The exponential increase in the number of Chinese travelling overseas and the number of visitors to China in the past decade is only one indicator of China's increased association with the rest of the world; Therefore, the risk of cross-national transmission of infectious diseases is increased. Control and prevention of these diseases is a worldwide effort; therefore, China and other countries sharing information, experiences, and technologies is essential for the health of all.

Conclusion

Preparation for a pandemic will require a high degree of coordination between ministries and agencies in all countries, and the financial and technical support of the worldwide community. China can lead in developing systems for surveillance and response that can serve as a model for other developing countries.
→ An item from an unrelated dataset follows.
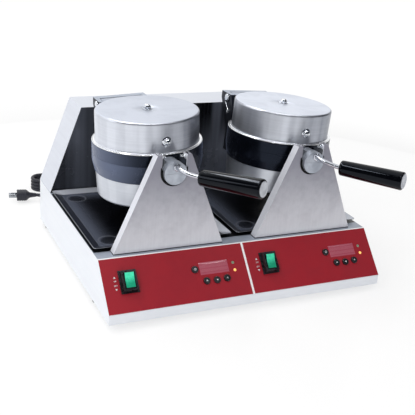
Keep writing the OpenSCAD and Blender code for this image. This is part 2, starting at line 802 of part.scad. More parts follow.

Search strategy and selection criteria

We searched PubMed for English language papers, and Wanfang Data and VIP-Information for Chinese language papers. We used the search terms “infectious disease”, “morbidity”, “mortality”, “prevention”, “elimination”, and “China” in combination with the term “review”. We mainly selected publications in the past 10 years. We manually searched the Chinese yearly health statistics and government reports published in the past 5 years. We accessed the national notifiable infectious diseases database for morbidity and mortality data in 1970–2007.